:: Exercise description ::
Wherever the word "scene" appears in a line, extract that line.

:: Record set ::

+ + + +

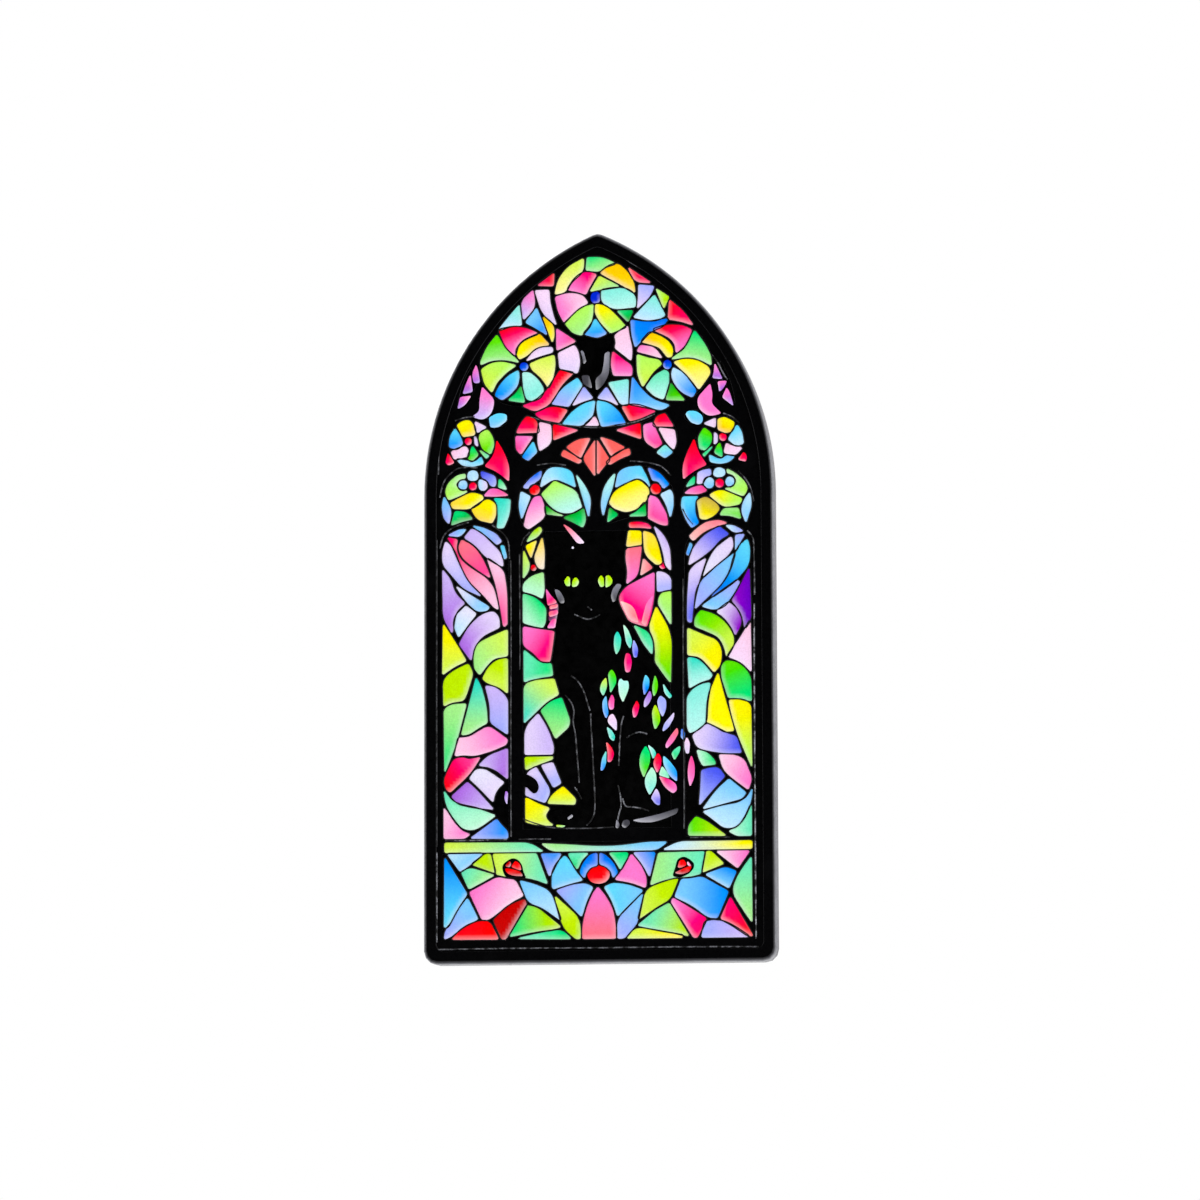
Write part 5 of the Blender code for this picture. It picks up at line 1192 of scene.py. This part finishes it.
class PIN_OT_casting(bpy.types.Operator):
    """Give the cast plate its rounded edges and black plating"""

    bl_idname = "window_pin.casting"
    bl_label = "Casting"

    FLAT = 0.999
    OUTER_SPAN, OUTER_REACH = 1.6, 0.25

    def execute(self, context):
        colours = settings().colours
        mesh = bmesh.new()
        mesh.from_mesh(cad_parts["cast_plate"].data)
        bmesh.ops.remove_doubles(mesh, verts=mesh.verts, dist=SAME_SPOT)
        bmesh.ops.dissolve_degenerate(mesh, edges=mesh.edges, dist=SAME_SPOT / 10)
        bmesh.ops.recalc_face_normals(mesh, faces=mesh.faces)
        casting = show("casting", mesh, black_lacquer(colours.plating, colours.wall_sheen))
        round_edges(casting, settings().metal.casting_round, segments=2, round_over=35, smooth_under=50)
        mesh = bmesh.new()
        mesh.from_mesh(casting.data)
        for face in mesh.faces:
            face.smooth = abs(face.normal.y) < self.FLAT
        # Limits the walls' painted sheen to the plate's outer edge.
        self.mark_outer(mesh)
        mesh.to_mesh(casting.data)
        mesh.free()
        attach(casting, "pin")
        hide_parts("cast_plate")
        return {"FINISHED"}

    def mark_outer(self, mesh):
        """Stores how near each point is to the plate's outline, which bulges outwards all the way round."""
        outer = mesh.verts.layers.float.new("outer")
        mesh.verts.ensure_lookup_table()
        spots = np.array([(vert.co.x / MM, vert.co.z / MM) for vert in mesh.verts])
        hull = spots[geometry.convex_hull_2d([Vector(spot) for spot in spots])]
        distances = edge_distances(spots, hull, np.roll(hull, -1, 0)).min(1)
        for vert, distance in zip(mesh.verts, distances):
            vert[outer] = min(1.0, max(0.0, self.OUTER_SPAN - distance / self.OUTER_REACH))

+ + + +

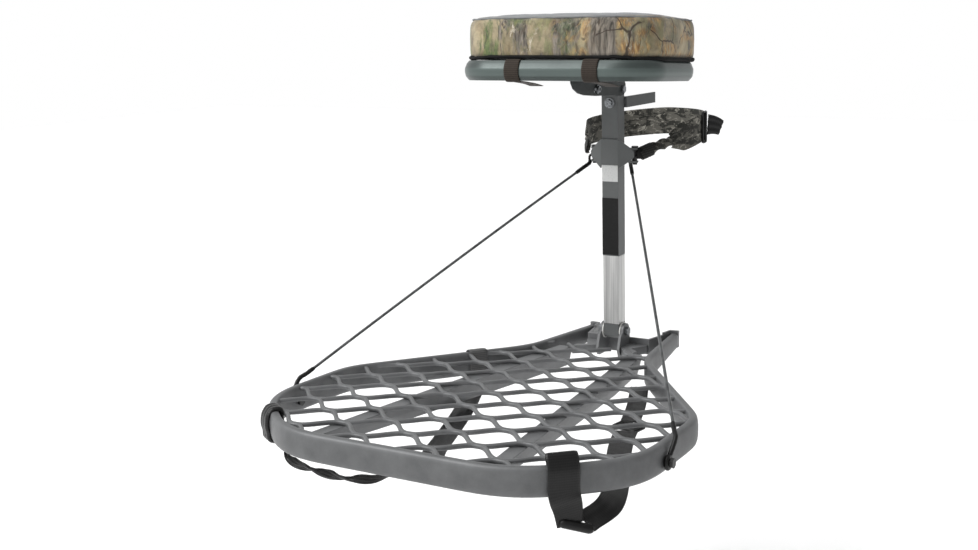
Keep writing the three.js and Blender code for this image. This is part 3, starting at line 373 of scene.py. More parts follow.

+ + + +

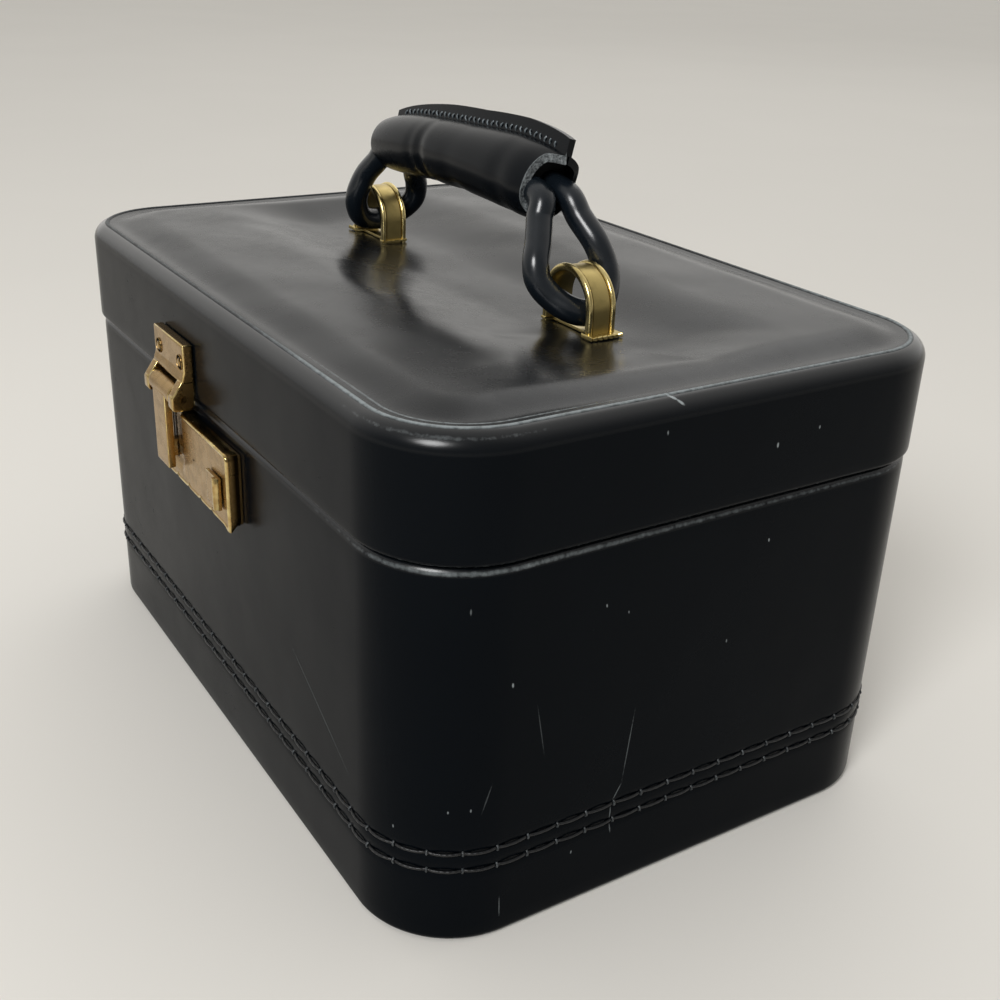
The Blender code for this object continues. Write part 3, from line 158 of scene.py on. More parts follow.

+ + + +

:: Full answer ::
Write part 5 of the Blender code for this picture. It picks up at line 1192 of scene.py. This part finishes it.
Keep writing the three.js and Blender code for this image. This is part 3, starting at line 373 of scene.py. More parts follow.
The Blender code for this object continues. Write part 3, from line 158 of scene.py on. More parts follow.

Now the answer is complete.